Кайзерштадт мира, этот мрачный и серый старый Лондон! И река рек, эта маслянистая, вялая, незапамятная Темза! В самом широком месте, я полагаю, ее можно было бы сложить вдвое и втиснуть в нижний Потомак, и, без сомнения, Миссисипи, даже у Сент-Луиса, могла бы проглотить ее, не поднявшись ни на фут — но она ведет от Лондонского моста к каждому побережью и мысу мира! Из всех путей, используемых человеком, этот — самый длинный и величайший. И не только величайший, но и самый прекрасный. Отдайте Рейну его замки, Гудзону его холмы, Амазонке ее ошеломляющие просторы. Ни один из них не может сравниться с чудом и великолепием хрупкого собора Святого Стефана, окутанного туманами летней ночи, или прохладным достоинством собора Святого Павла, венчающего свою историческую гору, или железной красотой мостов, или магией древних доков, или мерцающими огнями Лондона, устремляющимися к звездам...

ПАРИЖ

ПАРИЖ

Для американского профессионального искателя ночной романтики Парижа у французов есть фраза, которая, сколь бы неэлегантной она ни была, все же сохраняет блестящую истину. Фраза — «une belle poire». И ее эквивалент янки — «sucker» (простак).

Французы, как знает мир, — добрый, прощающий народ; и хотя они бросают этот эпитет, они делают это в манере терпимой и с легким арпеджио — янки-насмешки и горечи не содержащей ни следа. Они бросают ее, как бросают монету в руку какого-нибудь бродячего нищего, с примесью «ну что ж» и философской жалости. Ибо во французе сегодняшнего Парижа, хотя в нем и не течет кровь Лафайета, и хотя он ненавидит американцев так же, как ненавидит немцев, он все же, ненавидя, скорбит о них, видит их как простых введенных в заблуждение деревенщин, не космополитичных, шумных, комично позирующих в показной нелатинской похоти, тщеславных и шпионящих — детей, в чьи руки попал Золя, детей, грезящих, лунатичных, опрометчиво нащупывающих те вещи из жизни, которые, будучи нащупанными, теряются — которые могут прийти только так, как приходит жизнь, естественно, спокойно, неизбежно.

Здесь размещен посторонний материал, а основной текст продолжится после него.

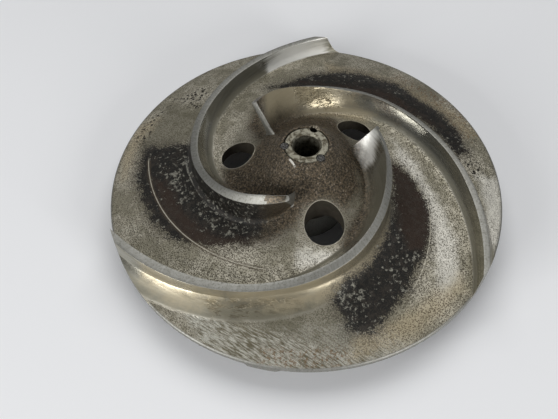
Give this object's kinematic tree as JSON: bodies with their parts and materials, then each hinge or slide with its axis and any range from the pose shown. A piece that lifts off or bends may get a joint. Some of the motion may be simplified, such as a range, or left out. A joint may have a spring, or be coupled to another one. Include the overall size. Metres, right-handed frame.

Но француз, он никогда не смеется над нами; это запретила бы его культура. И, если он улыбнется, его рот становится безмятежным перед осадой. Его отношение — это отношение того, кто созерцает Комстока, пришедшего на холм Хёрзельберг в Тюрингии, чтобы там принюхиваться и хихикать в малиновом дворе Венеры. Его отношение — это отношение того, кто созерцает Тристана в путешествии к саду любви и роз, которого он никогда не сможет достичь. Его отношение — отношение старого и понимающего профессора, задумчиво качающего головой, когда его нежные ученики, еще не созревшие в осенних ароматах жизни, тайно хихикают над страницами Бальзака и Флобера, над обнаженными натурами Мане, даже над невинными стремлениями холостяка Шопена.

Американец, выпущенный ночью на улицы Парижа, однако, видит себя в ином, более искушенном свете. В щели его квартиры в далеком теперь Нью-Йорке время от времени проникали смутные слухи о распутных дьявольствах, о дерзкой развязности города на Сене. И вот он здесь, подобно матросу, сошедшему на Вест-стрит после долгого плавания по безбрачным морям, чтобы, как заправский гуляка, вынюхать жизнь в кавычках и все ее атрибуты. Что такое романтика для такой души — даже если бы романтика, романтика этого Парижа, открылась ему? А она, право слово, редко открывается; ибо, хотя она и может пересечь его путь, он ее не видит, не чувствует, не знает и не может знать, что она такое.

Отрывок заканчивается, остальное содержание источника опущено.